Well, a lot of people think investing is risky and would rather have their money safe in a bank account. Some others also think only in terms of get-rich-quick fixes i.e. If it’s not earning returns in a week or two, they think it’s a waste of time.
We need a paradigm shift. Sustainable investment is long-term. We should all have a long-term approach to investing. Notable billionaires like Warren Buffet and Dangote didn’t become billionaires in a jiffy, It took an average of 15-25 years.
I’m an advocate for the bucket approach to investing. The bucket approach to investing advises you allocate your resources to safety, growth and dream buckets.
The safety bucket is for emergency funds or a minimum of 1-2 year expenses. Funds in a safety bucket should only be invested in safe investment options such as fixed income securities, insurance etc. these investment options are safe and can be easily liquidated when you need them.
Funds in the growth bucket can be invested in ‘riskier’ assets or less liquid assets such as real estate and SMEs. Quite a number of people make the mistake of investing all their savings in the growth bucket. That’s why they get cash-strapped or end up selling up assets for less than its value when there is an emergency.
The dream bucket should be reserved for expenses such as dream vacations, dream cars, hang-out expenses etc.

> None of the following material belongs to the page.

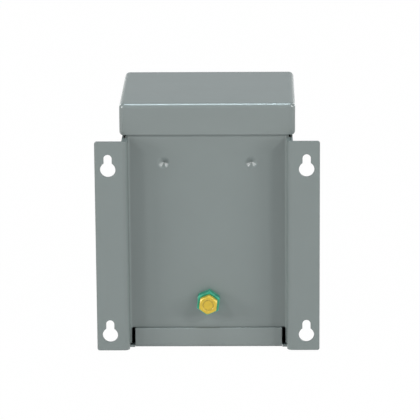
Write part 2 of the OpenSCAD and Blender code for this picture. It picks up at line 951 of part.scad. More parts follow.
module coil_former() {
    color("#d8cfb8")
        translate([0, mid_y, former_low_z])
            difference() {
                union() {
                    linear_extrude(former_h)
                        square(2 * [former_in_x + former_t, former_in_y + former_t], center = true);
                    for (z = [0, former_h - former_t])
                        translate([0, 0, z])
                            linear_extrude(former_t)
                                square(2 * [former_in_x + former_lip, former_in_y + former_lip],
                                    center = true);
                }
                translate([0, 0, -over])
                    linear_extrude(former_h + 2 * over)
                        square(2 * [former_in_x, former_in_y], center = true);
            }
}

// Total build of the layers under number n
function build_under(n) = n == 0 ? 0 : layer_builds[n - 1] + build_under(n - 1);

// One layer of the coil: number 0 lies on the former
module coil_layer(n) {
    inner = former_t + build_under(n);
    outer = inner + layer_builds[n];
    translate([0, mid_y, former_low_z + former_t])
        linear_extrude(former_h - 2 * former_t)
            difference() {
                round_rect(former_in_x + outer, former_in_y + outer, layer_corner_r + outer);
                if (n == 0)
                    square(2 * [former_in_x + inner, former_in_y + inner], center = true);
                else
                    round_rect(former_in_x + inner, former_in_y + inner, layer_corner_r + inner);
            }
}

module inner_primary_winding() {
    color("#b5652f")
        coil_layer(0);
}

module inner_insulation() {
    color("#e6d9a8")
        coil_layer(1);
}

module outer_primary_winding() {
    color("#b5652f")
        coil_layer(2);
}

module middle_insulation() {
    color("#e6d9a8")
        coil_layer(3);
}

module inner_secondary_winding() {
    color("#c4733a")
        coil_layer(4);
}

module screen_insulation() {
    color("#e6d9a8")
        coil_layer(5);
}

module outer_secondary_winding() {
    color("#c4733a")
        coil_layer(6);
}

module outer_insulation() {
    color("#e6d9a8")
        coil_layer(7);
}

// Four leads that leave the coil, pass the bushing and turn to the front
module lead_group(sy) {
    turn_z = lead_turn_z + lead_bend_r;
    for (x = lead_xs)
        translate([x, mid_y + sy * lead_off, 0]) {
            translate([0, 0, turn_z])
                cylinder(d = lead_d, h = former_low_z - turn_z);
            translate([0, -lead_bend_r, turn_z])
                rotate([0, 90, 0])
                    rotate_extrude(angle = 90)
                        translate([lead_bend_r, 0])
                            circle(d = lead_d);
            face_front(0, -lead_bend_r, lead_turn_z)
                cylinder(d = lead_d, h = lead_tail);
        }
}

module primary_leads() {
    color("#24262a")
        lead_group(-1);
}

module secondary_leads() {
    color("#8f2a24")
        lead_group(1);
}

// Space taken in the potting by the core, the coil, the clamps and the leads
module potted_parts() {
    coil_half_x = former_in_x + former_lip;
    coil_half_y = former_in_y + former_lip;
    bar_half_d = stack_half_d + clamp_t;
    arm_z = i_low_z + leg_w - clamp_inset - clamp_t;
    translate([-core_half_w, mid_y - stack_half_d, pot_low_z - over])
        cube([2 * core_half_w, stack_d, core_top_z - pot_low_z + over]);
    translate([-coil_half_x, mid_y - coil_half_y, former_low_z])
        cube([2 * coil_half_x, 2 * coil_half_y, former_h]);
    for (z = [core_low_z, i_low_z])
        translate([-core_half_w, mid_y - bar_half_d, z + clamp_inset])
            cube([2 * core_half_w, 2 * bar_half_d, leg_w - 2 * clamp_inset]);
    translate([-hanger_half_w, mid_y + stack_half_d, arm_z])
        cube([2 * hanger_half_w, hanger_reach, clamp_t]);
    translate([-hanger_half_w, mid_y + stack_half_d + hanger_reach - clamp_t,
        dimple_z - hanger_foot_h / 2])
        cube([2 * hanger_half_w, clamp_t, arm_z + clamp_t - dimple_z + hanger_foot_h / 2]);
    for (x = [-bolt_x, bolt_x], z = bolt_zs)
        face_front(x, mid_y + bar_half_d + core_nut_h, z)
            cylinder(d = core_nut_af / cos(30) + 2 * core_nut_gap,
                h = 2 * (bar_half_d + core_nut_h) + core_bolt_tail + over);
    for (sy = [-1, 1], x = lead_xs)
        translate([x, mid_y + sy * lead_off, pot_low_z - over])
            cylinder(d = lead_d + 2 * lead_clearance, h = former_low_z - pot_low_z + 2 * over);
}

module potting_compound() {
    color("#3a3a36")
        difference() {
            translate([0, 0, pot_low_z])
                linear_extrude(pot_top_z - pot_low_z)
                    room_plan();
            potted_parts();
            pair()
                translate([dimple_spacing / 2, 0, dimple_z])
                    face_front(0, panel_in_y + over, 0)
                        cylinder(r = dimple_r + lap_gap, h = dimple_depth + over + eps);
        }
}

back_bracket();
case_wrap();
bottom_tray();
lid();
wiring_cover();
cover_screws();
lid_screws();
ground_bolt();
ground_nut();
ground_star_washer();
ground_lug();
ground_inner_nut();
lead_board();
primary_bushing();
secondary_bushing();
e_laminations();
i_laminations();
top_front_clamp();
top_rear_hanger();
bottom_front_clamp();
bottom_rear_clamp();
core_bolts();
core_nuts();
coil_former();
inner_primary_winding();
inner_insulation();
outer_primary_winding();
middle_insulation();
inner_secondary_winding();
screen_insulation();
outer_secondary_winding();
outer_insulation();
primary_leads();
secondary_leads();
potting_compound();
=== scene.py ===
"""Looks and studio for an encapsulated buck boost transformer in a grey folded steel case.

The photograph shows the back of the case, so the camera stands on the wall side (+Y).
"""

from __future__ import annotations

import logging
import math
from dataclasses import dataclass, replace
from enum import Enum

import bmesh
import bpy
from mathutils import Matrix, Vector

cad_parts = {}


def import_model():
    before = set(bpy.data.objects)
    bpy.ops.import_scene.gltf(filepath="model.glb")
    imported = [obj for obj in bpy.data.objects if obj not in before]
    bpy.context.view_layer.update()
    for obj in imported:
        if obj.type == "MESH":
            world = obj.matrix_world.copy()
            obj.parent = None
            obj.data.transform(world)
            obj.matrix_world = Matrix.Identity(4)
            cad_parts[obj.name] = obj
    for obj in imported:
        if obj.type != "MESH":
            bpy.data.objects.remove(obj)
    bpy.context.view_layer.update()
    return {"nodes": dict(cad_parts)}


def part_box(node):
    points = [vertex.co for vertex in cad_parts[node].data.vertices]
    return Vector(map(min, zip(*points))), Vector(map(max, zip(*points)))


LOG = logging.getLogger("transformer")
Colour = tuple[float, float, float]
Rgba = tuple[float, float, float, float]
Socket = bpy.types.NodeSocket
MM = 0.001
WHITE: Rgba = (1.0, 1.0, 1.0, 1.0)

# Nearly all values of a noise lie between these two.
NOISE_LOW, NOISE_HIGH = 0.3, 0.7
# Weight of each finer octave of a noise.
NOISE_ROUGHNESS = 0.55
# Radians per metre in Blender's wave texture at a scale of 1.
WAVE_RATE = 20.0
# Rays that look for an edge or a corner round a point.
EDGE_SAMPLES = 6
# Cosine between the rounded and the true normal on a flat face, and on an edge that takes the full lighter tint
# (wear and painted highlight).
FLAT_COSINE, EDGE_COSINE = 0.999, 0.93
# Open share of the space round a point in a deep corner, and on a face that is out in the open.
DEEP_SHARE, OPEN_SHARE = 0.75, 0.97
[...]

Investment clubs help you build your growth bucket. You get to invest with like-minded individuals who keep you accountable and focused on your investment plans.
What is an investment club and how does it work?
An investment club is formed when a group of people decides to pool funds together solely to take advantage of investment opportunities. It’s a step higher than the popular Ajo or Esusu savings contributory schemes. These contributory schemes help you save towards a significant expense.
In an investment club, funds contributed by members of the club are invested and monitored over a period to earn good returns. The focus is on making money work for you, rather than just saving towards an expense.
What are the benefits of investing over savings/ajo?
Investing your funds protects your funds from losing value to currency depreciation or inflation. The Ajo/Esusu schemes started as savings contributory schemes by women who felt excluded from access to financial services. Women in the marketplace started these savings schemes to help them gain access to lump sums of money when they needed it.
The schemes have since evolved and are quite common in the workplace today. I have participated in one or two such schemes in the past and they helped. They helped me save money and receive money in cycles when I needed to pay for expenses such as house rent or school fees.
However, that’s all it helps you do. It helps you save. It doesn’t increase the value of your money or protect it from inflation or devaluation of currency. At minimum, investing your funds in fixed income securities and earning an average 17-18% in interest income will protect you from inflation.
What are some of the things to look out for when starting an investment club?
There are 5 key things to consider and discuss comprehensively with prospective members when starting an investment club; they include the following;
- Membership – Start an investment club with like-minded people to avoid unnecessary exits or fund withdrawals. I always advise on a maximum membership of 10 people because it’s easier to manage that number of people.
- Aligned goals – All members of the club need to agree on the investment goal of the club. Do you want to invest in only safe investment options or are you willing to take some risks? Do you want to invest only in certain industries or you’ll consider business proposals from all industries if they seem profitable?
- Contributions- Agree on monetary contributions to the club and how often these monetary contributions will be made
- Legal structure- It’s best to register the investment club as a legal entity to protect the interests of all members when you make an investment decision
- Investment options – How do you intend to make investment decisions? What happens when everyone doesn’t agree? Will there be an investment team to review investment options before it is sent to the larger team?
How do I choose my investment partners?
Look out for people with similar values and investment interests. Run the idea by them and listen to what they say about it. If they indicate interest, then you probably have a partner. If not, listen to their concerns and figure out if you want to make it work or not bother.
How do I monitor my investment?
You can track your investment portfolio with a tracking tool or a basic excel sheet. The popular investment tracking tools include Personal Capital or Mint. I typically advise you appoint a member to manage the club’s financial records and update as necessary for defined reporting periods. (defined reporting periods include every quarter or every year)
Are there any risks I should be aware of?
Yes, there are risks. I’ll focus on two; member risks and financial risks.
There’s always the risk of members deciding to leave an investment club and taking out their contributions from the club’s funds. This can set the club back and demotivate other members of the club. One way to avoid this is to ensure all members agree to the investment goals of the club from the onset. You can also agree on an investment lock-up period. For instance, we decided no member could take funds out of our club’s funds for a lock-up period of 5 years.
Financial risk includes the risk of losing money in bad investment or default in member contributions. To avoid bad investment options, focus on being objective about investment decisions. Work with experts if required. To discourage default in member contributions, you can put penalties in place.